Lesson from the street - don’t back down

Chicago Tribune

Brandon Barnes and Derri Enoch squared off in the center of the street, their faces knotted with anger. Barnes, tall and slender, raised his fists and promised to level his close friend with a shot to the jaw. Enoch dropped his hands and dared him to do it.

The fight, which began as boyish horseplay outside a West Side community center, had turned serious.

A crowd of friends tried unsuccessfully to intervene. The grabbing, choking and slamming continued, neither Barnes nor Enoch willing to let it go. After 15 minutes, the pair settled against a parked car, their heavy breath sending clouds into the icy air.

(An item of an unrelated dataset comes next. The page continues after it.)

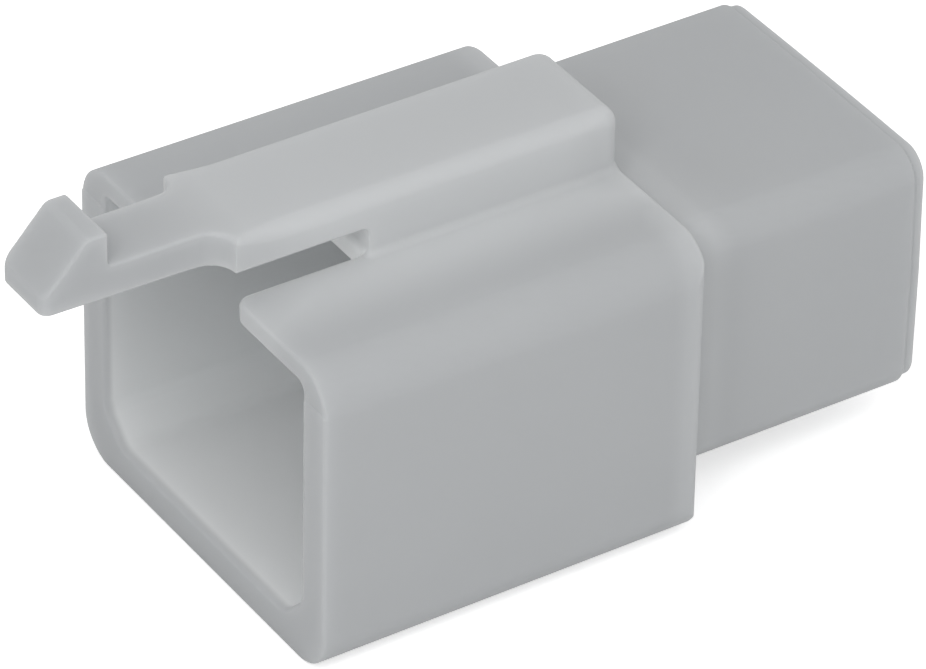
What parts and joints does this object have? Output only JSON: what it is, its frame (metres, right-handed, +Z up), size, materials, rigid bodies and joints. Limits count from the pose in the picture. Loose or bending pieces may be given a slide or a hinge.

Later that evening, sitting together in the community center’s computer lab, Barnes and Enoch said they never considered walking away. The teens, students at Marshall High School, have learned a maxim on the streets: Back down at your own peril.

Youth violence has claimed the lives of 18 city students this school year and left more than 110 shot. To stem the scourge, the Chicago Public Schools have launched an unprecedented campaign to intervene in the lives of the most at-risk children and create peaceful environments at the most troubled schools.

Among the challenges officials face is reversing a culture of violence that pervades Chicago’s toughest, poorest and most desolate stretches, where pride is a fiercely guarded commodity and showing weakness just invites more trouble.